Two harvests (cuts) were made in each of the two seasons. The main objective of the study
were to determine DM (dry matter) yield of the four varieties in the two different rainy
seasons and to determine the effects of cutting times on fodder yields. Kenya has two very
different rainy seasons; Long rain season and short rain season. The total mean yield of the
four fodder varieties was high in long rain season (7.14 t/ha) compared to the total mean yield
of the short season (2.63 t/ha) in the first cut. The mean yield of second cut during short rain
season is higher (7.33 t/ha) compared to the mean yield of Long rain (5.97 t/ha).

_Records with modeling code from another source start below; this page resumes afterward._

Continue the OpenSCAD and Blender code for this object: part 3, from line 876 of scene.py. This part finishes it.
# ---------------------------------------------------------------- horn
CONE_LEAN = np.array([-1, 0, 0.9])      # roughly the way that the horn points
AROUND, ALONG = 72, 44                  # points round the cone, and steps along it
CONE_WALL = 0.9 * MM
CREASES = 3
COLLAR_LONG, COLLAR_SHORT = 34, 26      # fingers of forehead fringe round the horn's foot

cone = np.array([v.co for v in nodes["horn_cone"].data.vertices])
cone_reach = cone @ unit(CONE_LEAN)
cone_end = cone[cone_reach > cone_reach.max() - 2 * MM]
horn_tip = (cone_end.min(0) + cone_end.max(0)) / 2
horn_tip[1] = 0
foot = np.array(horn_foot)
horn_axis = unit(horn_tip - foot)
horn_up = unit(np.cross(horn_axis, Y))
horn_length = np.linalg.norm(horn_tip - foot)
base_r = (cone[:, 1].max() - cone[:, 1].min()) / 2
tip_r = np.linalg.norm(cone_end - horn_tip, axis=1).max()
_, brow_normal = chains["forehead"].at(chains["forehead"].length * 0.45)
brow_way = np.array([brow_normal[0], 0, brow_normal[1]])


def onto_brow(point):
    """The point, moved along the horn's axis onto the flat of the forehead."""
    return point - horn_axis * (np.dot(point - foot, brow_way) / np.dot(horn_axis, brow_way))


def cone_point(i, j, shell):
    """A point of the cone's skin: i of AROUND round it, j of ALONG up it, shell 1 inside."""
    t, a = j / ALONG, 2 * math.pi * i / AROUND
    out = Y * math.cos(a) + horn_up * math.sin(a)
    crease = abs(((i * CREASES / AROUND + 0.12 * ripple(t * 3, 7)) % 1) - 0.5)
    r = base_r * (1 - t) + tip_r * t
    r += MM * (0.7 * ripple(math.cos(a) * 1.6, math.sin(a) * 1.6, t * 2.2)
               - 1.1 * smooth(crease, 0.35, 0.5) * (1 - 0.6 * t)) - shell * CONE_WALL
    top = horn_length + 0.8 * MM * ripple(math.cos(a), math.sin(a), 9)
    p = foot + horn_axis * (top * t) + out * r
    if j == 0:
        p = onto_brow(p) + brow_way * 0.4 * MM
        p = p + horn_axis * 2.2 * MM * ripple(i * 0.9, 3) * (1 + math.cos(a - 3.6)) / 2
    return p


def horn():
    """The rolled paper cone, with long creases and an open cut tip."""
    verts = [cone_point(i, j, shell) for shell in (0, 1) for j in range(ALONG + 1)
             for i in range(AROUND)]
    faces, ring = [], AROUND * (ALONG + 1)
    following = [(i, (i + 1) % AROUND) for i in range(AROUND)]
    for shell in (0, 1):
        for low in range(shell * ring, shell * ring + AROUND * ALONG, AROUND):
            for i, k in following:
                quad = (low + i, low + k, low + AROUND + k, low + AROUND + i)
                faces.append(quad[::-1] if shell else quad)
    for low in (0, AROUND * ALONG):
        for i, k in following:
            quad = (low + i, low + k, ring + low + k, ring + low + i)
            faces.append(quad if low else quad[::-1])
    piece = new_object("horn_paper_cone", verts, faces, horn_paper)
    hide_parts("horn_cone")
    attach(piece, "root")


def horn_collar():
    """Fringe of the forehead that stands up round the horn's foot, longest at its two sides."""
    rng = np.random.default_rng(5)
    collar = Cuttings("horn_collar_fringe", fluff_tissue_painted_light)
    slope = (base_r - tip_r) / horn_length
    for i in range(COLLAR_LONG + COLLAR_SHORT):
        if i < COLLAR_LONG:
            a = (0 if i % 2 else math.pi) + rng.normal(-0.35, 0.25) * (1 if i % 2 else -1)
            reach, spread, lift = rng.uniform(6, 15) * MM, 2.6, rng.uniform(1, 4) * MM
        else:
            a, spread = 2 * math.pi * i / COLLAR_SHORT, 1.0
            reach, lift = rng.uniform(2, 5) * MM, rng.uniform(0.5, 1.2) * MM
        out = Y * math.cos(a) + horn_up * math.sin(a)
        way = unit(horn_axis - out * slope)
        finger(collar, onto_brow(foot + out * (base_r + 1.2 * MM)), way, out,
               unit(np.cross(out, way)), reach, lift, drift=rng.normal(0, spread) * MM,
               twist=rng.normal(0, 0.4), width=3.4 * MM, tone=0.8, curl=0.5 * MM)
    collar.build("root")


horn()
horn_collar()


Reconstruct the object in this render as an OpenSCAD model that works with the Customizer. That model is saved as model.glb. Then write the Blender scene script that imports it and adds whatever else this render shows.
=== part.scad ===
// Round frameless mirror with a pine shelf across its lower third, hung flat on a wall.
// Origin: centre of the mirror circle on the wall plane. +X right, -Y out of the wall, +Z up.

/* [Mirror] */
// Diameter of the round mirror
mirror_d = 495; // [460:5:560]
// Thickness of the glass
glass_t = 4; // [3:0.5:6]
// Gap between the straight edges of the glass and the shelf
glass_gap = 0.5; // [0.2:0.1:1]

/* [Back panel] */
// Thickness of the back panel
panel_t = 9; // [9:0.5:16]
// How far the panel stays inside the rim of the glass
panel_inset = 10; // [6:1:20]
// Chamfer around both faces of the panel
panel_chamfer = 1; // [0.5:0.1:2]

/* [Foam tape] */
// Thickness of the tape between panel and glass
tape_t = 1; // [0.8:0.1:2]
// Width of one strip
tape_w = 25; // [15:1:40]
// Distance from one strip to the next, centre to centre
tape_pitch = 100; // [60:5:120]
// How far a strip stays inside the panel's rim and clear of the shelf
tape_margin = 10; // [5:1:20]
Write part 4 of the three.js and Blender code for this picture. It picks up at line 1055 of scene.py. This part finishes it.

Season had
significant effect on the yield (p<0.0001 for cut 1 and p=0.0067 for cut 2) of fodder grass
varieties. The significant reduction in yield during the short rain season could be due to
inadequate moisture causing reduction in vegetative growth. Examining the effect of seasons
and treatments interaction of the two harvests (cut 1 and cut 2), showed significance
(p=0.0067 and p<0.001) respectively) meaning that a number of fodder grass varieties
produced higher dry matter yield in one of the season than the other. The results of this study
indicate that harvest management of fodder grass should vary according to season. There is
need of farmers in Kenya to beef up moisture requirement during short rain season to have
adequate surplus of fodder crop throughout the year.